**EXERCISE TASK**
Exactly reproduce each line of the listing that follows.

**GIVEN DATA**
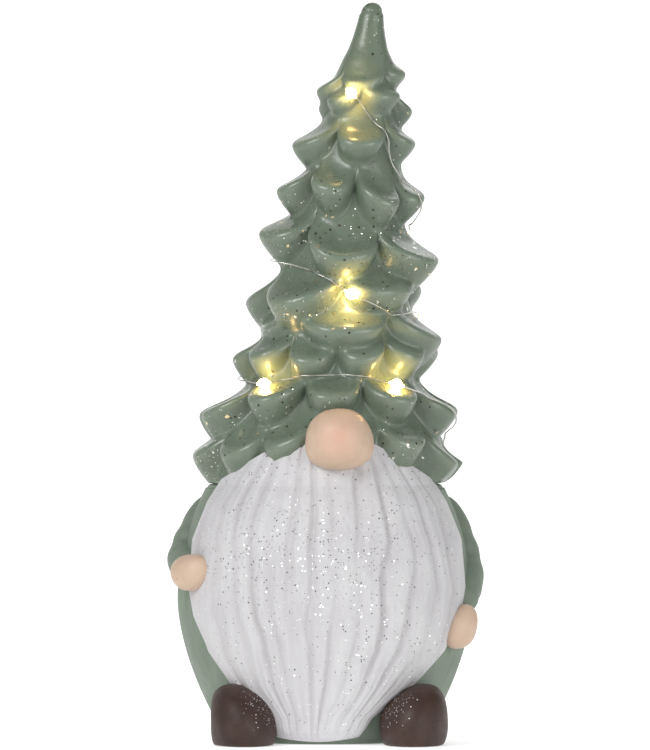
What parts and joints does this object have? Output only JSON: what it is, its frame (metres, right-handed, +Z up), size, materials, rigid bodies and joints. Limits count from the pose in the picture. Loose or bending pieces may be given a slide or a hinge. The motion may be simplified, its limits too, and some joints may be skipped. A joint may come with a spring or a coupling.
{
  "type": "tomte gnome figurine",
  "caption": "Standing ceramic tomte figurine with a tall fir-tree hat wound with a string of lights, a long white beard and a battery unit in its base.",
  "frame": {"origin": "centre of the figurine's footprint box, on the surface that it stands on", "axes": "+Z up, the figurine faces -Y, +X is on the viewer's right when looking at its front"},
  "size_m": [0.1281, 0.1153, 0.3],
  "materials": {
    "sage_matt": "matt sage-green paint over earthenware",
    "sage_glaze": "satin sage-green glaze with flecks of gold and silver foil",
    "white_glitter": "matt white paint dusted with silver glitter",
    "skin": "matt pale skin-coloured paint",
    "brown_paint": "satin dark brown paint",
    "black_plastic": "moulded, fine spark-eroded texture",
    "white_plastic": "moulded",
    "cell_sleeve": "printed shrink sleeve",
    "nickel": "nickel-plated spring steel",
    "board_green": "solder mask",
    "soft_plug": "matt silicone",
    "silver_wire": "enamelled silver-coloured wire",
    "clear_resin": "clear cast resin over a warm white diode, lit"
  },
  "bodies": {
    "figurine": {"body_shell": "sage_matt", "hat_shell": "sage_glaze", "beard": "white_glitter", "nose": "skin", "sleeve_left": "sage_matt", "sleeve_right": "sage_matt", "hand_left": "skin", "hand_right": "skin", "shoe_left": "brown_paint", "shoe_right": "brown_paint", "battery_housing": "black_plastic", "cell_front": "cell_sleeve", "cell_rear": "cell_sleeve", "contact_spring_front": "nickel", "contact_spring_rear": "nickel", "bridge_plate": "nickel", "positive_plate": "nickel", "negative_plate": "nickel", "switch_body": "nickel", "circuit_board": "board_green", "timer_chip": "black_plastic", "exit_plug": "soft_plug", "lead_wire": "silver_wire", "light_wire": "silver_wire", "light_drop_1": "clear_resin", "light_drop_2": "clear_resin", "light_drop_3": "clear_resin", "light_drop_4": "clear_resin", "light_drop_5": "clear_resin", "light_drop_6": "clear_resin", "light_drop_7": "clear_resin", "light_drop_8": "clear_resin"},
    "door": {"battery_door": "black_plastic"},
    "knob": {"switch_knob": "white_plastic"}
  },
  "joints": [
    {"name": "battery_door_hinge", "type": "hinge", "parent": "figurine", "child": "door", "pos_m": [0, -0.01345, 0.0023], "axis": [-1, 0, 0], "range_deg": [0, 100]},
    {"name": "switch_slide", "type": "slide", "parent": "figurine", "child": "knob", "axis": [1, 0, 0], "range_m": [0, 0.004]}
  ]
}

**OUTPUT OF THE TASK**
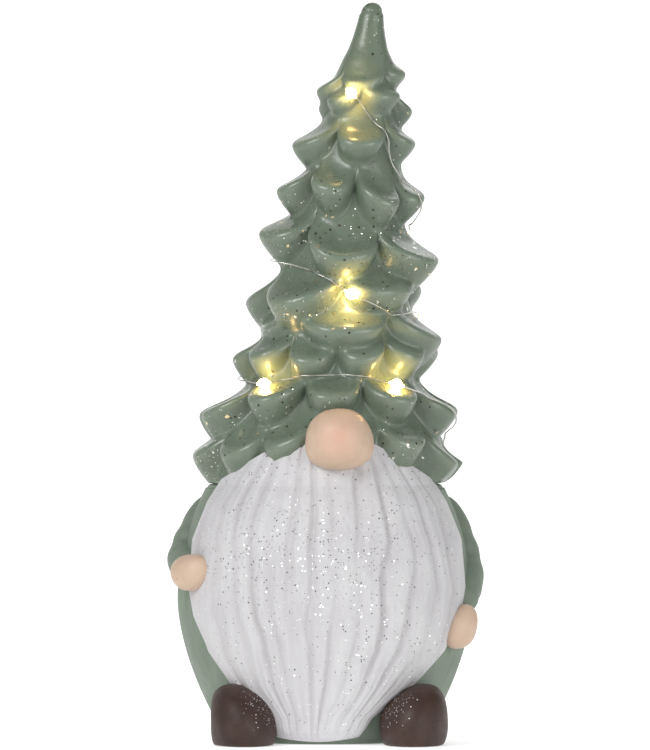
What parts and joints does this object have? Output only JSON: what it is, its frame (metres, right-handed, +Z up), size, materials, rigid bodies and joints. Limits count from the pose in the picture. Loose or bending pieces may be given a slide or a hinge. The motion may be simplified, its limits too, and some joints may be skipped. A joint may come with a spring or a coupling.
{
  "type": "tomte gnome figurine",
  "caption": "Standing ceramic tomte figurine with a tall fir-tree hat wound with a string of lights, a long white beard and a battery unit in its base.",
  "frame": {"origin": "centre of the figurine's footprint box, on the surface that it stands on", "axes": "+Z up, the figurine faces -Y, +X is on the viewer's right when looking at its front"},
  "size_m": [0.1281, 0.1153, 0.3],
  "materials": {
    "sage_matt": "matt sage-green paint over earthenware",
    "sage_glaze": "satin sage-green glaze with flecks of gold and silver foil",
    "white_glitter": "matt white paint dusted with silver glitter",
    "skin": "matt pale skin-coloured paint",
    "brown_paint": "satin dark brown paint",
    "black_plastic": "moulded, fine spark-eroded texture",
    "white_plastic": "moulded",
    "cell_sleeve": "printed shrink sleeve",
    "nickel": "nickel-plated spring steel",
    "board_green": "solder mask",
    "soft_plug": "matt silicone",
    "silver_wire": "enamelled silver-coloured wire",
    "clear_resin": "clear cast resin over a warm white diode, lit"
  },
  "bodies": {
    "figurine": {"body_shell": "sage_matt", "hat_shell": "sage_glaze", "beard": "white_glitter", "nose": "skin", "sleeve_left": "sage_matt", "sleeve_right": "sage_matt", "hand_left": "skin", "hand_right": "skin", "shoe_left": "brown_paint", "shoe_right": "brown_paint", "battery_housing": "black_plastic", "cell_front": "cell_sleeve", "cell_rear": "cell_sleeve", "contact_spring_front": "nickel", "contact_spring_rear": "nickel", "bridge_plate": "nickel", "positive_plate": "nickel", "negative_plate": "nickel", "switch_body": "nickel", "circuit_board": "board_green", "timer_chip": "black_plastic", "exit_plug": "soft_plug", "lead_wire": "silver_wire", "light_wire": "silver_wire", "light_drop_1": "clear_resin", "light_drop_2": "clear_resin", "light_drop_3": "clear_resin", "light_drop_4": "clear_resin", "light_drop_5": "clear_resin", "light_drop_6": "clear_resin", "light_drop_7": "clear_resin", "light_drop_8": "clear_resin"},
    "door": {"battery_door": "black_plastic"},
    "knob": {"switch_knob": "white_plastic"}
  },
  "joints": [
    {"name": "battery_door_hinge", "type": "hinge", "parent": "figurine", "child": "door", "pos_m": [0, -0.01345, 0.0023], "axis": [-1, 0, 0], "range_deg": [0, 100]},
    {"name": "switch_slide", "type": "slide", "parent": "figurine", "child": "knob", "axis": [1, 0, 0], "range_m": [0, 0.004]}
  ]
}